Develop special programs for children with exceptional needs.

"We need to restore pride in and respect for teachers. The public needs to trust and respect them. To restore this pride and respect, the state superintendent needs to find the positives in schools, not spend time in the Legislature.

"We need to make public schools the schools of choice," Rich said.

He said the strength he would bring to the office is his experience as an educator.

"My job is to help children find their gift, polish that gift and share it with the world. We have denied kids the opportunity to find their gifts with so much focus on reading, writing and math," Rich said.

Summing up why he is running, he said, "It is time for an educator, not a politician, to run our schools, someone who understands the instructional process and individual child development. Public schools are the cornerstone of our democracy."

John Zajac

Party affiliation: Libertarian

Age: not available

Years in Arizona: not available

Residence: Tucson

Secretary of the Arizona Libertarian Party, John Zajac says he's running for superintendent of public instruction to be an advocate for students and parents.

He believes the solution to Arizona's "abysmal" educational system as evidenced by a high school graduation rate of 65 percent is competition.

As it exists now, the state's school system is a monopoly run by the government, an education model borrowed from Russia and other socialist and totalitarian states.

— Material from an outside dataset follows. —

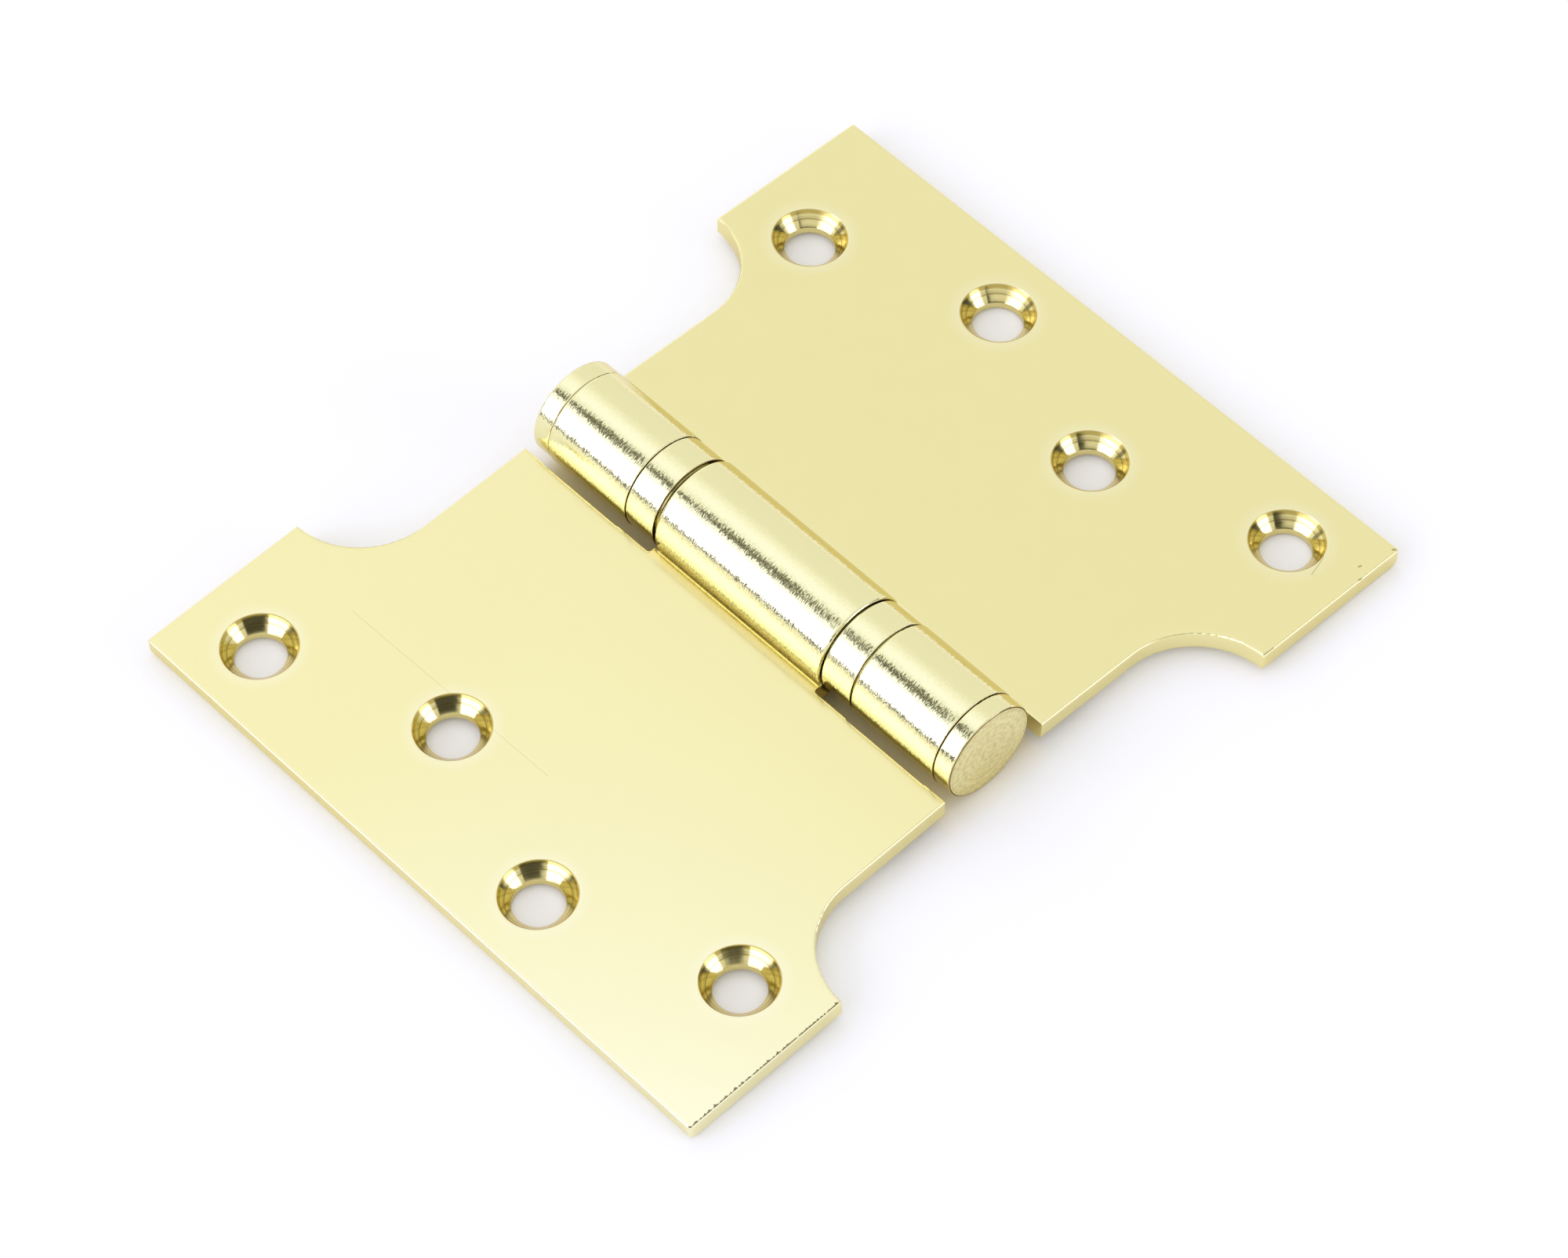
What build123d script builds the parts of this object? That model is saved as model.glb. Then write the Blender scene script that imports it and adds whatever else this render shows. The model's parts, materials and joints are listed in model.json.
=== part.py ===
from build123d import *
import os
from math import asin, cos, sin, sqrt

# Parliament hinge: two T-shaped brass leaves on one ball-bearing barrel.
# The barrel lies along Y and the leaves spread along X. The hinge is open
# and lies on a table (z = 0) on its barrel and on the leaves' outer edges.

os.makedirs("parts", exist_ok=True)

# Leaf, in its own plane: x runs from the barrel axis to the outer edge
leaf_length = 102.4
leaf_reach = 63.8
leaf_thickness = 3.0
leaf_drop = 2.1
head_width = 37.8
shoulder_depth = 11.8
shoulder_radius = 12.0
face_edge_radius = 0.25
back_edge_radius = 0.4
outer_back_radius = 1.1

# Notches in the leaf edge along the barrel
right_notch_x = 9.2
left_notch_x = 8.35
notch_relief = 0.12
notch_corner_radius = 0.5
seam_width = 0.22
seam_depth = 0.3

# Screw holes in a zigzag, countersunk from the face
outer_hole_inset = 9.6
inner_hole_inset = 18.9
end_hole_inset = 11.05
middle_hole_y = 13.2
screw_hole_radius = 3.5
countersink_radius = 5.18
countersink_angle = 80.0

# Barrel lengths along the axis
outer_knuckle_length = 14.8
bearing_length = 5.7
cap_thickness = 2.9
cap_margin = 0.55

# Barrel radii and the rounding of its pieces' ends
barrel_radius = 7.2
middle_radius = 7.35
cap_radius = 7.12
knuckle_edge = 0.15
middle_edge = 0.45
cap_edge = 0.25

# Pin and the cap spigots pressed into the outer knuckles
pin_radius = 3.75
running_clearance = 0.05
spigot_length = 3.0
pin_end_gap = 0.1
pin_chamfer = 0.4

# Thrust bearings between the knuckles
shell_radius = 7.08
shell_bore = 6.3
shell_edge = 0.15
shell_play = 0.5
lower_shell_gap = 0.2
race_gap = 1.3
swing_race_radius = 5.98
ball_radius = 0.8
ball_pitch_radius = 5.03
ball_count = 10
groove_clearance = 0.03
cage_thickness = 0.7
cage_inner_radius = 3.87
cage_outer_radius = 6.15
pocket_clearance = 0.05

# Derived values
axis_height = middle_radius
leaf_slope = asin((middle_radius - leaf_drop - leaf_thickness) / leaf_reach)
leaf_end = leaf_length / 2
neck_half_width = leaf_end - shoulder_depth
shoulder_x = leaf_reach - head_width
end_hole_y = leaf_end - end_hole_inset
outer_end = neck_half_width - cap_margin - cap_thickness
outer_start = outer_end - outer_knuckle_length
middle_half = outer_start - bearing_length
swing_bore = pin_radius + running_clearance
pin_half = outer_end - spigot_length - pin_end_gap
shell_length = bearing_length - shell_play
ball_y = middle_half + bearing_length / 2
race_thickness = (bearing_length - race_gap) / 2
barrel_axis = Axis((0, 0, axis_height), (0, 1, 0))


def leaf_plane(side, height=0.0):
    # Plane of the leaf on the +X (side 1) or -X (side -1) side; its x points outward
    plane = Plane(
        origin=(0, 0, axis_height),
        x_dir=(side * cos(leaf_slope), 0, -sin(leaf_slope)),
        z_dir=(side * sin(leaf_slope), 0, cos(leaf_slope)),
    )
    return plane.offset(height)


def barrel_plane(y):
    # Plane square across the barrel axis at y, facing +Y
    return Plane(origin=(0, y, axis_height), x_dir=(1, 0, 0), z_dir=(0, 1, 0))


def leaf_blank(side):
    # T-shaped plate with rounded rims, still solid up to the barrel axis. It is
    # drawn flat, back down, and then set into the plane of its leaf.
    circle_y = neck_half_width + shoulder_radius
    with BuildPart() as blank:
        with BuildSketch():
            Rectangle(leaf_reach, leaf_length, align=(Align.MIN, Align.CENTER))
        extrude(amount=leaf_thickness)
        outer_edges = blank.edges().filter_by(Axis.Y).group_by(Axis.X)[-1]
        fillet(outer_edges.sort_by(Axis.Z)[0], radius=outer_back_radius)
        with BuildSketch():
            with Locations((0, leaf_end), (0, -leaf_end)):
                Rectangle(2 * shoulder_x, 2 * shoulder_depth)
            with Locations((shoulder_x, circle_y), (shoulder_x, -circle_y)):
                Circle(shoulder_radius)
        extrude(amount=leaf_thickness, mode=Mode.SUBTRACT)
        # Rounding the back's ends also rounds the outer corners that run on from them
        back_rim = blank.faces().sort_by(Axis.Z)[0].edges()
        fillet(back_rim.filter_by(Axis.Y, reverse=True), radius=back_edge_radius)
        fillet(blank.faces().sort_by(Axis.Z)[-1].edges(), radius=face_edge_radius)
    return blank.part.moved(leaf_plane(side, -leaf_drop - leaf_thickness).location)


def knuckle(start, end, radius, edge):
    # Solid barrel piece from start to end along the axis, with rounded rims
    with BuildPart() as roll:
        with BuildSketch(barrel_plane(start)):
            Circle(radius)
        extrude(amount=end - start)
        fillet(roll.edges().filter_by(GeomType.CIRCLE), radius=edge)
    return roll.part


def notch(side, start, end, depth_x):
    # Block that clears the leaf from the axis out to depth_x, with rounded corners
    with BuildPart() as block:
        with BuildSketch(leaf_plane(side, -leaf_drop - leaf_thickness)):
            with Locations((0, side * (start + end) / 2)):
                RectangleRounded(2 * depth_x, abs(end - start), notch_corner_radius)
        extrude(amount=leaf_thickness)
    return block.part


def seam_groove(side, start, end, radius):
    # Narrow bar cut out where the leaf's face runs into its knuckle
    root_x = sqrt(radius**2 - leaf_drop**2)
    with BuildPart() as bar:
        with BuildSketch(leaf_plane(side, -leaf_drop)):
            with Locations((root_x, side * (start + end) / 2)):
                Rectangle(2 * seam_width, abs(end - start))
        extrude(amount=-seam_depth)
    return bar.part


def cut_screw_holes(side):
    # Four countersunk holes, entered from the face of the leaf
    outer_x = leaf_reach - outer_hole_inset
    inner_x = leaf_reach - inner_hole_inset
    spots = [
        (outer_x, -end_hole_y),
        (inner_x, -middle_hole_y),
        (outer_x, middle_hole_y),
        (inner_x, end_hole_y),
    ]
    with Locations(leaf_plane(side, -leaf_drop)):
        with Locations(*spots):
            CounterSinkHole(
                radius=screw_hole_radius,
                counter_sink_radius=countersink_radius,
                counter_sink_angle=countersink_angle,
            )


# Leaf that carries the two outer knuckles, on the +X side
right_blank = leaf_blank(1)
right_cuts = [
    notch(1, -outer_start, outer_start, right_notch_x),
    notch(1, -middle_half, middle_half, right_notch_x + notch_relief),
    notch(1, outer_end, leaf_end, right_notch_x),
    notch(1, -outer_end, -leaf_end, right_notch_x),
]
right_seams = [
    seam_groove(1, outer_start, outer_end, barrel_radius),
    seam_groove(1, -outer_start, -outer_end, barrel_radius),
]
upper_knuckle = knuckle(outer_start, outer_end, barrel_radius, knuckle_edge)
lower_knuckle = knuckle(-outer_end, -outer_start, barrel_radius, knuckle_edge)
with BuildPart() as outer_leaf:
    add(right_blank)
    add(right_cuts, mode=Mode.SUBTRACT)
    add(upper_knuckle)
    add(lower_knuckle)
    add(right_seams, mode=Mode.SUBTRACT)
    with BuildSketch(barrel_plane(0)):
        Circle(pin_radius)
    extrude(amount=outer_end, both=True, mode=Mode.SUBTRACT)
    cut_screw_holes(1)
outer_leaf.part.label = "leaf_with_outer_knuckles"
export_step(outer_leaf.part, "parts/leaf_with_outer_knuckles.step")

# Leaf that carries the middle knuckle, on the -X side
left_blank = leaf_blank(-1)
left_cuts = [
    notch(-1, middle_half, leaf_end, left_notch_x),
    notch(-1, outer_start, outer_end, left_notch_x + notch_relief),
    notch(-1, -middle_half, -leaf_end, left_notch_x),
    notch(-1, -outer_start, -outer_end, left_notch_x + notch_relief),
]
left_seam = seam_groove(-1, -middle_half, middle_half, middle_radius)
middle_knuckle = knuckle(-middle_half, middle_half, middle_radius, middle_edge)
with BuildPart() as middle_leaf:
    add(left_blank)
    add(left_cuts, mode=Mode.SUBTRACT)
    add(middle_knuckle)
    add(left_seam, mode=Mode.SUBTRACT)
    with BuildSketch(barrel_plane(0)):
        Circle(swing_bore)
    extrude(amount=middle_half, both=True, mode=Mode.SUBTRACT)
    cut_screw_holes(-1)
middle_leaf.part.label = "leaf_with_middle_knuckle"
export_step(middle_leaf.part, "parts/leaf_with_middle_knuckle.step")

# Pin, held fast in both outer knuckles and running in the middle one
with BuildPart() as pin:
    with BuildSketch(barrel_plane(-pin_half)):
        Circle(pin_radius)
    extrude(amount=2 * pin_half)
    chamfer(pin.edges().filter_by(GeomType.CIRCLE), length=pin_chamfer)
pin.part.label = "hinge_pin"
export_step(pin.part, "parts/hinge_pin.step")


def end_cap(end):
    # Flat disc with a spigot, closing the bore of one outer knuckle
    seat = Plane(origin=(0, end * outer_end, axis_height), x_dir=(1, 0, 0), z_dir=(0, end, 0))
    with BuildPart() as cap:
        with BuildSketch(seat):
            Circle(cap_radius)
        extrude(amount=cap_thickness)
        rims = cap.edges().filter_by(GeomType.CIRCLE)
        fillet(rims, radius=cap_edge)
        with BuildSketch(seat):
            Circle(pin_radius)
        extrude(amount=-spigot_length)
    return cap.part


upper_cap = end_cap(1)
upper_cap.label = "end_cap_upper"
export_step(upper_cap, "parts/end_cap_upper.step")

lower_cap = end_cap(-1)
lower_cap.label = "end_cap_lower"
export_step(lower_cap, "parts/end_cap_lower.step")


def bearing_shell(end, gap):
    # Collar seen between two knuckles; it hides the races and balls
    with BuildPart() as shell:
        with BuildSketch(barrel_plane(end * (middle_half + gap + shell_length / 2))):
            Circle(shell_radius)
            Circle(shell_bore, mode=Mode.SUBTRACT)
        extrude(amount=shell_length / 2, both=True)
        rims = shell.edges().filter_by(GeomType.CIRCLE).group_by(SortBy.RADIUS)[-1]
        fillet(rims, radius=shell_edge)
    return shell.part


def race(end, distance, radius):
    # Grooved washer; distance runs from the middle of the hinge to its outer face
    with BuildPart() as washer:
        with BuildSketch(barrel_plane(end * (distance - race_thickness / 2))):
            Circle(radius)
            Circle(swing_bore, mode=Mode.SUBTRACT)
        extrude(amount=race_thickness / 2, both=True)
        with BuildSketch(Plane.XY.offset(axis_height)):
            with Locations((ball_pitch_radius, end * ball_y)):
                Circle(ball_radius + groove_clearance)
        revolve(axis=barrel_axis, mode=Mode.SUBTRACT)
    return washer.part


def ball_cage(end):
    # Flat ring with one pocket per ball
    with BuildPart() as cage:
        with BuildSketch(barrel_plane(end * ball_y)):
            Circle(cage_outer_radius)
            Circle(cage_inner_radius, mode=Mode.SUBTRACT)
            with PolarLocations(ball_pitch_radius, ball_count):
                Circle(ball_radius + pocket_clearance, mode=Mode.SUBTRACT)
        extrude(amount=cage_thickness / 2, both=True)
    return cage.part


def ball_set(end):
    # All the balls of one bearing
    with BuildPart() as balls:
        with Locations(barrel_plane(end * ball_y)):
            with PolarLocations(ball_pitch_radius, ball_count):
                Sphere(ball_radius)
    return balls.part


# Upper and lower thrust bearing
for name, end, gap in (("upper", 1, shell_play), ("lower", -1, lower_shell_gap)):
    pieces = {
        f"bearing_shell_{name}": bearing_shell(end, gap),
        f"fixed_race_{name}": race(end, outer_start, shell_bore),
        f"swing_race_{name}": race(end, middle_half + race_thickness, swing_race_radius),
        f"ball_cage_{name}": ball_cage(end),
        f"ball_set_{name}": ball_set(end),
    }
    for label, piece in pieces.items():
        piece.label = label
        export_step(piece, f"parts/{label}.step")
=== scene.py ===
# %% [markdown]
# A parliament hinge in pale polished brass
#
# The hinge lies open on a white table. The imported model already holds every
# solid, so this lesson is about finishes and light: brass shows its surroundings
# more than itself, and half of the work is in the studio that it reflects.

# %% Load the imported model
import json
from math import cos, radians, sin

import bmesh
import bpy
from mathutils import Matrix, Vector


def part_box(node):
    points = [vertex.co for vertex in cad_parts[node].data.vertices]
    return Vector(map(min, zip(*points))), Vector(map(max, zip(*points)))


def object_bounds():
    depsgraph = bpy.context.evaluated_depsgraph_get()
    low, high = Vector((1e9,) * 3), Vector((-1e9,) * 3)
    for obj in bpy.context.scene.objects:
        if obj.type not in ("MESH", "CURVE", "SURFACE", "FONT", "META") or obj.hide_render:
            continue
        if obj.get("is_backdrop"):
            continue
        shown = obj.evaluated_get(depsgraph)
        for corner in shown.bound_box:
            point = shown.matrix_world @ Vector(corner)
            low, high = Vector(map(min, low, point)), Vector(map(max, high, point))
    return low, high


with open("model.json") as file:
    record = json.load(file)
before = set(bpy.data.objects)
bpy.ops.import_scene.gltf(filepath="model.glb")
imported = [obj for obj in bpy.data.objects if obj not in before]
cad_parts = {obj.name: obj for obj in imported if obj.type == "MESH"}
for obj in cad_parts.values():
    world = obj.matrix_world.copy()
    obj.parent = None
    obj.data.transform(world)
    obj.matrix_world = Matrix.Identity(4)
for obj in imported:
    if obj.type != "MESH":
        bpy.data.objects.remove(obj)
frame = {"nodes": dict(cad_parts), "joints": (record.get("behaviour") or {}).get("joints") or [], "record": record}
cad_low, cad_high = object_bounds()
nodes = frame["nodes"]
mm = 0.001
print("nodes:", len(nodes), "CAD box:", cad_low[:], cad_high[:])

# %% [markdown]
# Sizes that the finishes need
#
# A finish follows its piece: turning marks run round the barrel, and the rim of
# a countersink is polished softer than the plate. So the script needs the
# barrel's axis, the ends of the barrel's pieces and the middle of each screw
# hole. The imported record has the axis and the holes, and the boxes of the
# collars and caps give the ends. A cap's box also holds the spigot inside it, so
# the lengths that no box shows are written down here.

# %% Read the barrel axis and the screw holes
axis_height = frame["joints"][0]["pos_m"][2] / mm
screw_holes = []
for mount in frame["record"]["mounts"]:
    if mount["kind"] == "bolt_pattern":
        half_spacing = mount["dims"]["spacing_y_mm"] / 2
        for end in (-1, 1):
            screw_holes.append(Vector(mount["pos_m"]) / mm + Vector((0, end * half_spacing, 0)))
print("barrel axis", axis_height, "mm up;", len(screw_holes), "screw holes")

# %% Read where the barrel's pieces end
# Millimetres: the outer knuckles' radius, and lengths along the barrel
barrel_radius = 7.2
cap_thickness = 2.9
outer_knuckle_length = 14.8
collar_length = 5.7

_, collar_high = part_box("bearing_shell_upper")
_, cap_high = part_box("end_cap_upper")
cap_end = cap_high.y / mm
cap_start = cap_end - cap_thickness
knuckle_start = collar_high.y / mm
middle_end = cap_start - outer_knuckle_length - collar_length
leaf_end = cad_high.y / mm
print("caps from", cap_start, "to", cap_end)
print("outer knuckles from", knuckle_start, "and middle knuckle to", middle_end)

# %% [markdown]
# Three small helpers
#
# A colour is easiest to read as the hex value that a colour picker gives, but
# Blender's sockets want linear light, so the first function converts it. The
# second adds a node, sets it and links it in one call, which keeps a material's
# listing as short as its picture in the editor. The third starts a material.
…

"Under our constitution and enabling act, public education must be nearly free and controlled by the state," Zajac said. "But these conditions don't preclude creating a new system of school choice where every parent in the state will receive a voucher to send their child to the school of their choice."

Zajac also advocates eliminating the state teacher licensing system, calling it a scam to keep supply low and salaries high.

"Teaching is a talent," he said. "Good ones you keep; bad ones you fire."